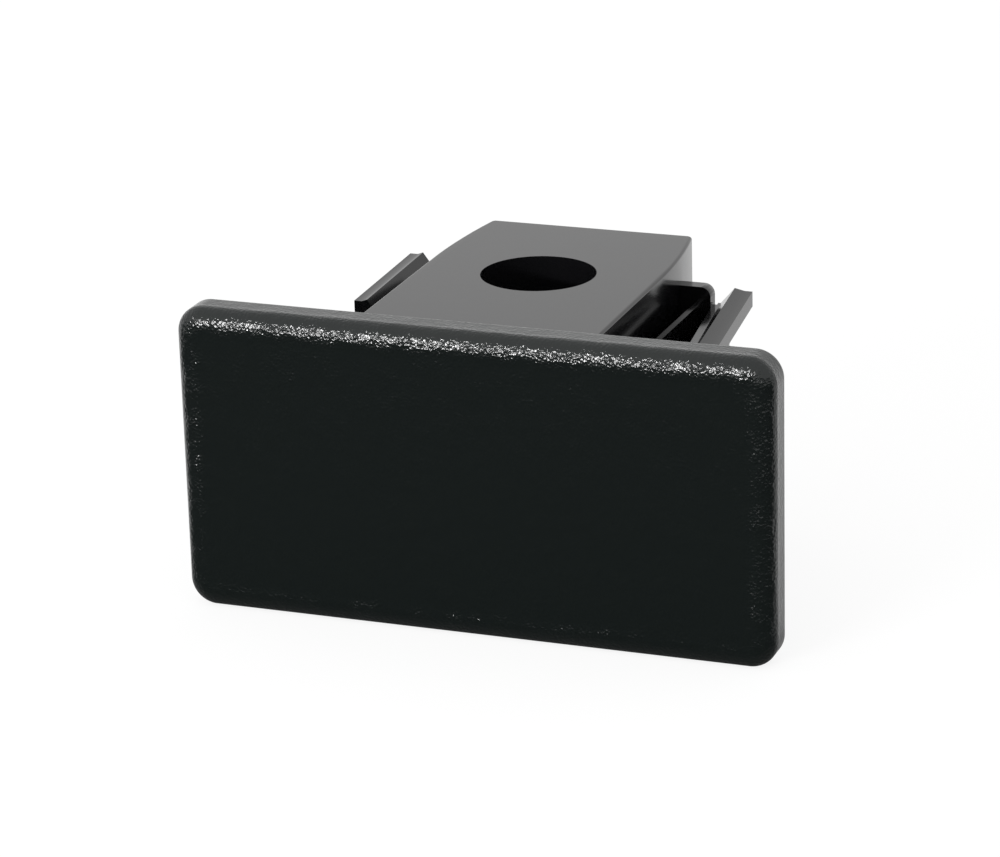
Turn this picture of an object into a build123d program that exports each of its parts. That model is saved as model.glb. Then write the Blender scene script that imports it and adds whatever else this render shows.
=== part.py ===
from build123d import *
import os

# Snap-in end cap for a C-section channel, 41 mm wide and 21 mm high, moulded in one piece.
# Frame: origin at the centre of the cover plate's seating face, which meets the end of the channel.
# The insert points along +Y, the channel's open side is up (+Z), and X runs across the channel.
# All sizes are in millimetres.

# Cover plate
PLATE_W = 41.0
PLATE_H = 21.0
PLATE_T = 2.5
PLATE_CORNER_R = 1.85
PLATE_FRONT_R = 1.2

# Central block, which fills the channel's slot
BLOCK_HALF_W = 8.2
BLOCK_LEN = 22.4
BLOCK_STRAIGHT = 12.4       # the sides are straight this far, and then curve in
BLOCK_TIP_HALF_W = 7.3
BLOCK_TIP_R = 0.4
BLOCK_EDGE_R = 0.2
BLOCK_TOP = 10.35           # a fine step below the plate's edge
INSERT_BOTTOM = -8.0        # clear of the channel's 2.4 mm web
HOLE_R = 3.9
HOLE_Y = 11.45

# Side walls, one beside each side of the block, with a deep groove between
WALL_LEN = 18.4
WALL_T = 1.1
WALL_TOP = 7.0
WALL_X_FRONT = 12.35        # inner face where the wall leaves the plate
WALL_X_REAR = 10.05         # inner face at the wall's rear end
WALL_CHAMFER = 0.3
GROOVE_FLOOR = 2.5

# Rib that stands in each groove
RIB_T = 0.4
RIB_TOP = 7.5
RIB_X_FRONT = 9.0
RIB_X_REAR = 9.3

# End wall that closes the rear of each groove
END_WALL_T = 1.0
END_WALL_X = 10.15
END_WALL_TOP = 8.38
END_WALL_R = 0.7

# Snap arm on top of each side wall: a bar with a raised lip along its outer side
ARM_SPAN = {1: (8.6, 18.5), -1: (11.0, 19.0)}   # front and rear ends; the left arm sits further back
ARM_X = (13.9, -0.061)      # x of the outer face at the plate, and its change for each mm of y
ARM_Z = (6.6, 0.076)        # z of the lip's outer edge, in the same way
ARM_DEPTH = 1.05            # height of the outer face
LIP_FLAT_W = 0.55
LIP_RISE_W = 0.7            # the lip's inner part climbs a little towards the block
LIP_RISE = 0.15
LIP_SLOPE = 0.87            # run of the slope behind the lip for each mm of its fall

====

* [WHAT THIS TASK INVOLVES]
Write the data from above out again, exactly.

* [EXERCISE OUTPUT]
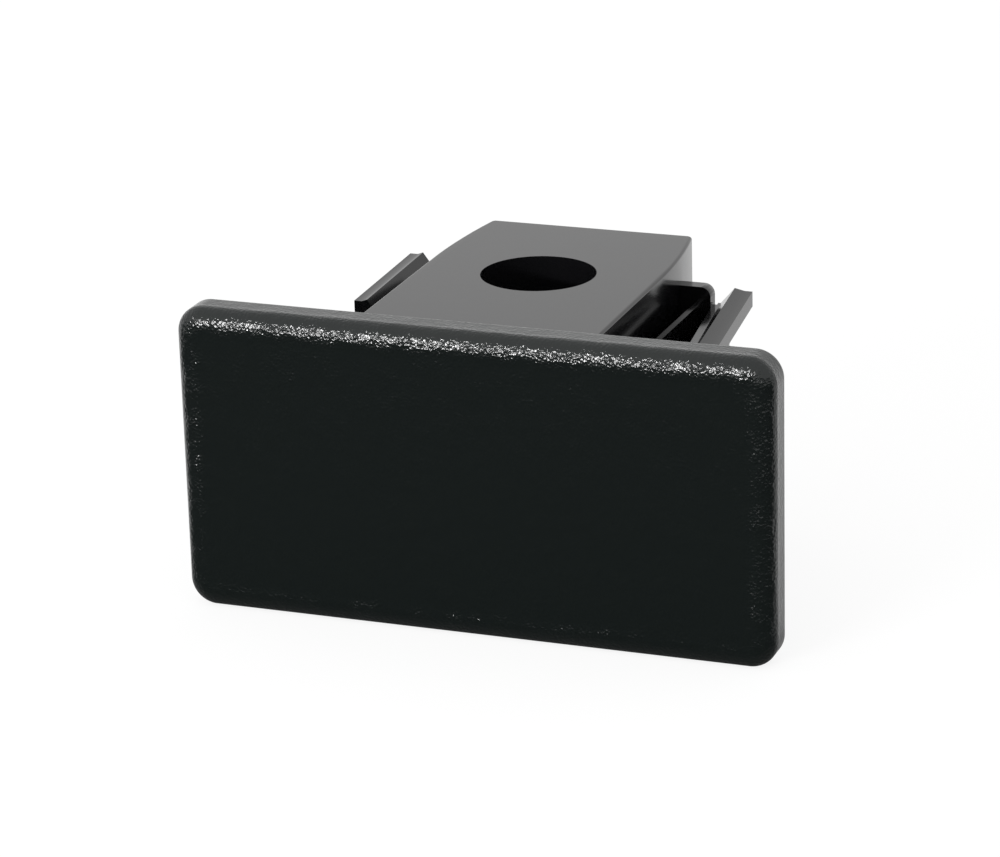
Turn this picture of an object into a build123d program that exports each of its parts. That model is saved as model.glb. Then write the Blender scene script that imports it and adds whatever else this render shows.
=== part.py ===
from build123d import *
import os

# Snap-in end cap for a C-section channel, 41 mm wide and 21 mm high, moulded in one piece.
# Frame: origin at the centre of the cover plate's seating face, which meets the end of the channel.
# The insert points along +Y, the channel's open side is up (+Z), and X runs across the channel.
# All sizes are in millimetres.

# Cover plate
PLATE_W = 41.0
PLATE_H = 21.0
PLATE_T = 2.5
PLATE_CORNER_R = 1.85
PLATE_FRONT_R = 1.2

# Central block, which fills the channel's slot
BLOCK_HALF_W = 8.2
BLOCK_LEN = 22.4
BLOCK_STRAIGHT = 12.4       # the sides are straight this far, and then curve in
BLOCK_TIP_HALF_W = 7.3
BLOCK_TIP_R = 0.4
BLOCK_EDGE_R = 0.2
BLOCK_TOP = 10.35           # a fine step below the plate's edge
INSERT_BOTTOM = -8.0        # clear of the channel's 2.4 mm web
HOLE_R = 3.9
HOLE_Y = 11.45

# Side walls, one beside each side of the block, with a deep groove between
WALL_LEN = 18.4
WALL_T = 1.1
WALL_TOP = 7.0
WALL_X_FRONT = 12.35        # inner face where the wall leaves the plate
WALL_X_REAR = 10.05         # inner face at the wall's rear end
WALL_CHAMFER = 0.3
GROOVE_FLOOR = 2.5

# Rib that stands in each groove
RIB_T = 0.4
RIB_TOP = 7.5
RIB_X_FRONT = 9.0
RIB_X_REAR = 9.3

# End wall that closes the rear of each groove
END_WALL_T = 1.0
END_WALL_X = 10.15
END_WALL_TOP = 8.38
END_WALL_R = 0.7

# Snap arm on top of each side wall: a bar with a raised lip along its outer side
ARM_SPAN = {1: (8.6, 18.5), -1: (11.0, 19.0)}   # front and rear ends; the left arm sits further back
ARM_X = (13.9, -0.061)      # x of the outer face at the plate, and its change for each mm of y
ARM_Z = (6.6, 0.076)        # z of the lip's outer edge, in the same way
ARM_DEPTH = 1.05            # height of the outer face
LIP_FLAT_W = 0.55
LIP_RISE_W = 0.7            # the lip's inner part climbs a little towards the block
LIP_RISE = 0.15
LIP_SLOPE = 0.87            # run of the slope behind the lip for each mm of its fall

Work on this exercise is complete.